Source excerpt:
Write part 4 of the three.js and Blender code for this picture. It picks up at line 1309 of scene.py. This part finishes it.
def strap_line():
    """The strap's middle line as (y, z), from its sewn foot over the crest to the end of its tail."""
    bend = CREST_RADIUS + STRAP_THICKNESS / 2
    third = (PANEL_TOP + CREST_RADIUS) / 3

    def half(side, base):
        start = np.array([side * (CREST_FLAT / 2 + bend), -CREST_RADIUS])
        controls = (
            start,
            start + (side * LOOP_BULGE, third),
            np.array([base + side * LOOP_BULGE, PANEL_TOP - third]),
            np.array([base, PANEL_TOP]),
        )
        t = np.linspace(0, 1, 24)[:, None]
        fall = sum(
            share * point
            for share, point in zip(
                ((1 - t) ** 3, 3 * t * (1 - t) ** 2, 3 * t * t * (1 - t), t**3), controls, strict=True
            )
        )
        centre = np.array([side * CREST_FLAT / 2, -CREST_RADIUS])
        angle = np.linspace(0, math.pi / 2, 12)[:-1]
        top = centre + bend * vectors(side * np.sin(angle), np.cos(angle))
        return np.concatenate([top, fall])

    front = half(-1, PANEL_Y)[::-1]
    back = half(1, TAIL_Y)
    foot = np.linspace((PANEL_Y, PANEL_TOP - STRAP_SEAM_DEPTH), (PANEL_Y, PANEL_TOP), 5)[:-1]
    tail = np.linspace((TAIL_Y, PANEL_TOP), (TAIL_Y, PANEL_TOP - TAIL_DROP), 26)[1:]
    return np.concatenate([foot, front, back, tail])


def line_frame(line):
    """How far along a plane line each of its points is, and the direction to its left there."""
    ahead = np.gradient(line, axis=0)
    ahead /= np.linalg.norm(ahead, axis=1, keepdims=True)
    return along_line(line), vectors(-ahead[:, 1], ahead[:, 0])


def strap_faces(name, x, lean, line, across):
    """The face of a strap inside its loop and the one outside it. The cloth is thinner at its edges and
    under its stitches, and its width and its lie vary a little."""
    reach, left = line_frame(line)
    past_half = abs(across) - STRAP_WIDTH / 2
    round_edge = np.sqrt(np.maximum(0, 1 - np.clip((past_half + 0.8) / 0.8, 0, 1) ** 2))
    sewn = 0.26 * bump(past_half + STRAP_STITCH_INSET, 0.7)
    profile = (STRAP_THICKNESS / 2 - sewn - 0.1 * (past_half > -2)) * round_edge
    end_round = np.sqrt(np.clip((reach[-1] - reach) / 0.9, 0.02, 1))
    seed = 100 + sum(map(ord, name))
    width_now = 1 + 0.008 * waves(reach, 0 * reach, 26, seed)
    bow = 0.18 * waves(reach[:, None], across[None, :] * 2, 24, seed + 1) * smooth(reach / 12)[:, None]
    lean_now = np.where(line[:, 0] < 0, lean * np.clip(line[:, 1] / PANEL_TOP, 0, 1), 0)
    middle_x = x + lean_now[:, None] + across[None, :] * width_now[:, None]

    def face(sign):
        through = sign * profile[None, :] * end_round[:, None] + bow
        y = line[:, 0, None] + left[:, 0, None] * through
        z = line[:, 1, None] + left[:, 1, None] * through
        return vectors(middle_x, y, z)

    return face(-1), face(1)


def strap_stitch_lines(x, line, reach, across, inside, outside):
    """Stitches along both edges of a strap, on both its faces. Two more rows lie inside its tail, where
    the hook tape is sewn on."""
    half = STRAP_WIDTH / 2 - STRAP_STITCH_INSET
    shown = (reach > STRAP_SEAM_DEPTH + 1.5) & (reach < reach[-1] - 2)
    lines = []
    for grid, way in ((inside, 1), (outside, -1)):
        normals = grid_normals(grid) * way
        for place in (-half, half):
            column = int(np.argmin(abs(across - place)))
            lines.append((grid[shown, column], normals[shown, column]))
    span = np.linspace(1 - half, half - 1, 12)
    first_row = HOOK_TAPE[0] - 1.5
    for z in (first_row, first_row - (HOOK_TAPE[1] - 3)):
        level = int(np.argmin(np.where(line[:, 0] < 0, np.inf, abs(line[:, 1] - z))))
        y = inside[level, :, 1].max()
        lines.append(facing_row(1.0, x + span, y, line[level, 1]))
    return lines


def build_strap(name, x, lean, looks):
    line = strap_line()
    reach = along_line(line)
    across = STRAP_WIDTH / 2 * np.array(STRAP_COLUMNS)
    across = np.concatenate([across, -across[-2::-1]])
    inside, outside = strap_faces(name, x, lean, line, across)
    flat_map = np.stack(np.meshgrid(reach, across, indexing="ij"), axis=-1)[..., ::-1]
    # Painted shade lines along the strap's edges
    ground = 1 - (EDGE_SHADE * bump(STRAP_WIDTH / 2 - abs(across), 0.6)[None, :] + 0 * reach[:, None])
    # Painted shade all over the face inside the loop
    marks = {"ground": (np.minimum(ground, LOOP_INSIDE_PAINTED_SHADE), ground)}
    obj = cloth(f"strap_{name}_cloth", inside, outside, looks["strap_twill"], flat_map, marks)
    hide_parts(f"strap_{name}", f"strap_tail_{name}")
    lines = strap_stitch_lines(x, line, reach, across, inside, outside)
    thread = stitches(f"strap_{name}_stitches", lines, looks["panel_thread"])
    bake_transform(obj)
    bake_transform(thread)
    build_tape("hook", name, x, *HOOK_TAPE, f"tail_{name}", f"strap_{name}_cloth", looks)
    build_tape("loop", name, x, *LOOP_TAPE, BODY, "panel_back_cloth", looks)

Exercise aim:
Return every line of the material exactly.

Completed task:
Write part 4 of the three.js and Blender code for this picture. It picks up at line 1309 of scene.py. This part finishes it.
def strap_line():
    """The strap's middle line as (y, z), from its sewn foot over the crest to the end of its tail."""
    bend = CREST_RADIUS + STRAP_THICKNESS / 2
    third = (PANEL_TOP + CREST_RADIUS) / 3

    def half(side, base):
        start = np.array([side * (CREST_FLAT / 2 + bend), -CREST_RADIUS])
        controls = (
            start,
            start + (side * LOOP_BULGE, third),
            np.array([base + side * LOOP_BULGE, PANEL_TOP - third]),
            np.array([base, PANEL_TOP]),
        )
        t = np.linspace(0, 1, 24)[:, None]
        fall = sum(
            share * point
            for share, point in zip(
                ((1 - t) ** 3, 3 * t * (1 - t) ** 2, 3 * t * t * (1 - t), t**3), controls, strict=True
            )
        )
        centre = np.array([side * CREST_FLAT / 2, -CREST_RADIUS])
        angle = np.linspace(0, math.pi / 2, 12)[:-1]
        top = centre + bend * vectors(side * np.sin(angle), np.cos(angle))
        return np.concatenate([top, fall])

    front = half(-1, PANEL_Y)[::-1]
    back = half(1, TAIL_Y)
    foot = np.linspace((PANEL_Y, PANEL_TOP - STRAP_SEAM_DEPTH), (PANEL_Y, PANEL_TOP), 5)[:-1]
    tail = np.linspace((TAIL_Y, PANEL_TOP), (TAIL_Y, PANEL_TOP - TAIL_DROP), 26)[1:]
    return np.concatenate([foot, front, back, tail])


def line_frame(line):
    """How far along a plane line each of its points is, and the direction to its left there."""
    ahead = np.gradient(line, axis=0)
    ahead /= np.linalg.norm(ahead, axis=1, keepdims=True)
    return along_line(line), vectors(-ahead[:, 1], ahead[:, 0])


def strap_faces(name, x, lean, line, across):
    """The face of a strap inside its loop and the one outside it. The cloth is thinner at its edges and
    under its stitches, and its width and its lie vary a little."""
    reach, left = line_frame(line)
    past_half = abs(across) - STRAP_WIDTH / 2
    round_edge = np.sqrt(np.maximum(0, 1 - np.clip((past_half + 0.8) / 0.8, 0, 1) ** 2))
    sewn = 0.26 * bump(past_half + STRAP_STITCH_INSET, 0.7)
    profile = (STRAP_THICKNESS / 2 - sewn - 0.1 * (past_half > -2)) * round_edge
    end_round = np.sqrt(np.clip((reach[-1] - reach) / 0.9, 0.02, 1))
    seed = 100 + sum(map(ord, name))
    width_now = 1 + 0.008 * waves(reach, 0 * reach, 26, seed)
    bow = 0.18 * waves(reach[:, None], across[None, :] * 2, 24, seed + 1) * smooth(reach / 12)[:, None]
    lean_now = np.where(line[:, 0] < 0, lean * np.clip(line[:, 1] / PANEL_TOP, 0, 1), 0)
    middle_x = x + lean_now[:, None] + across[None, :] * width_now[:, None]

    def face(sign):
        through = sign * profile[None, :] * end_round[:, None] + bow
        y = line[:, 0, None] + left[:, 0, None] * through
        z = line[:, 1, None] + left[:, 1, None] * through
        return vectors(middle_x, y, z)

    return face(-1), face(1)


def strap_stitch_lines(x, line, reach, across, inside, outside):
    """Stitches along both edges of a strap, on both its faces. Two more rows lie inside its tail, where
    the hook tape is sewn on."""
    half = STRAP_WIDTH / 2 - STRAP_STITCH_INSET
    shown = (reach > STRAP_SEAM_DEPTH + 1.5) & (reach < reach[-1] - 2)
    lines = []
    for grid, way in ((inside, 1), (outside, -1)):
        normals = grid_normals(grid) * way
        for place in (-half, half):
            column = int(np.argmin(abs(across - place)))
            lines.append((grid[shown, column], normals[shown, column]))
    span = np.linspace(1 - half, half - 1, 12)
    first_row = HOOK_TAPE[0] - 1.5
    for z in (first_row, first_row - (HOOK_TAPE[1] - 3)):
        level = int(np.argmin(np.where(line[:, 0] < 0, np.inf, abs(line[:, 1] - z))))
        y = inside[level, :, 1].max()
        lines.append(facing_row(1.0, x + span, y, line[level, 1]))
    return lines


def build_strap(name, x, lean, looks):
    line = strap_line()
    reach = along_line(line)
    across = STRAP_WIDTH / 2 * np.array(STRAP_COLUMNS)
    across = np.concatenate([across, -across[-2::-1]])
    inside, outside = strap_faces(name, x, lean, line, across)
    flat_map = np.stack(np.meshgrid(reach, across, indexing="ij"), axis=-1)[..., ::-1]
    # Painted shade lines along the strap's edges
    ground = 1 - (EDGE_SHADE * bump(STRAP_WIDTH / 2 - abs(across), 0.6)[None, :] + 0 * reach[:, None])
    # Painted shade all over the face inside the loop
    marks = {"ground": (np.minimum(ground, LOOP_INSIDE_PAINTED_SHADE), ground)}
    obj = cloth(f"strap_{name}_cloth", inside, outside, looks["strap_twill"], flat_map, marks)
    hide_parts(f"strap_{name}", f"strap_tail_{name}")
    lines = strap_stitch_lines(x, line, reach, across, inside, outside)
    thread = stitches(f"strap_{name}_stitches", lines, looks["panel_thread"])
    bake_transform(obj)
    bake_transform(thread)
    build_tape("hook", name, x, *HOOK_TAPE, f"tail_{name}", f"strap_{name}_cloth", looks)
    build_tape("loop", name, x, *LOOP_TAPE, BODY, "panel_back_cloth", looks)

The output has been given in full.